- Poster art
- Directed by: Shanti Guy
- Written by: Shanti Guy
- Produced by: Shanti Guy Kathryn Guy Dan Huber
- Starring: Chuck Huber Lydia Mackay Lloyd W.L. Barnes Jr.
- Cinematography: Shanti Guy
- Edited by: Shanti Guy
- Music by: Time Starks/Byron Richard Hood Dan Phillips
- Distributed by: Dope Scope Productions
- Release date: September 21, 2001;
- Running time: 72 minutes
- Country: United States
- Language: English

= Texas Night Train =

2001 film by Shanti Guy

Texas Night Train is a 2001 independent horror film directed and produced by Shanti Guy and starring Chuck Huber, Lydia Mackay, and Lloyd W.L. Barnes Jr.

==Plot==

Texas Night Train follows the odyssey of Jake (Chuck Huber), a hipster who becomes entangled with the voodoo witch Mae (Lydia Mackay). One night at a bar, she drugs his drink and he passes out. When he awakes the next morning, Jake finds one of his kidneys has been cut from his body. He is also handcuffed to a railroad track. Freeing himself, he hops on a passing freight train and encounters a mysterious hobo (Lloyd W.L. Barnes, Jr.) who shares the secret of Mae’s activities. Jake goes into seclusion for years, then returns to seek his revenge on Mae.

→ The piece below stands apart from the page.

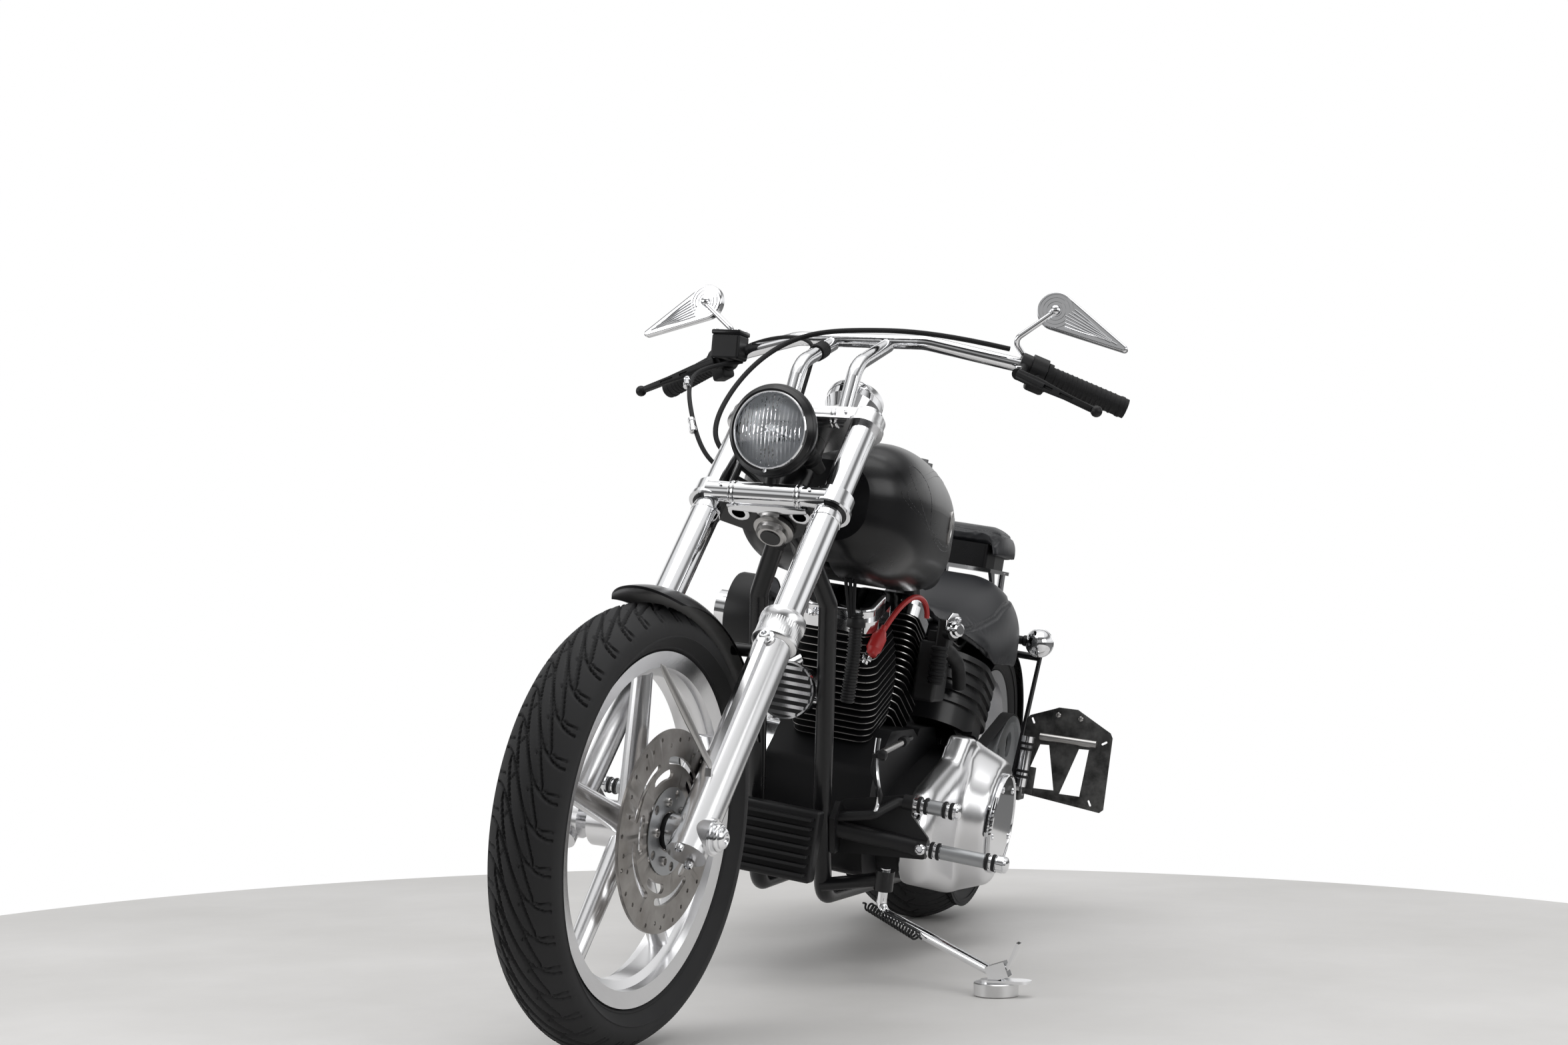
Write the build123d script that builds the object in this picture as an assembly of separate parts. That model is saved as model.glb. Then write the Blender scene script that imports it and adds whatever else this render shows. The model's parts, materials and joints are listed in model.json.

==Production and reception==
Texas Night Train was produced on a US$7,200 budget. According to the filmmaker, it was inspired by the rockabilly song "Moppin’ the Floor with My Baby’s Head."

The film had its theatrical premiere in New York City on September 21, 2001, and reviews were overwhelmingly negative. Rob Nelson, writing in the Village Voice, called it "repugnant" and "a slow train to nowhere." Lawrence Van Gelder, reviewing the film for The New York Times, said the production "amounts to about 10 minutes of storytelling in 75 minutes of repetitive film, ill-defined characters, wretched acting and droning voice-over maunderings." Rob Firsching’s review at the Amazing World of Cult Movies web site stated: "Every copy should be destroyed and Shanti Guy should be legally prohibited from ever picking up a camera again."

Despite the negative critical reaction, filmmaker Shanti Guy told the media that audiences were more receptive. As he stated in an interview: “There are three standard reactions that I got. Number one: we are proud of you whatever you do. Number two: that was some much cooler than I thought it would be. And number three: so, what was it about? I plan to try the film in some festivals and see if it gets picked up there. If nothing happens with that, I will distribute it myself in the hopes that it will become an underground rockabilly cult film.”

To date, Texas Night Train has not been released on DVD.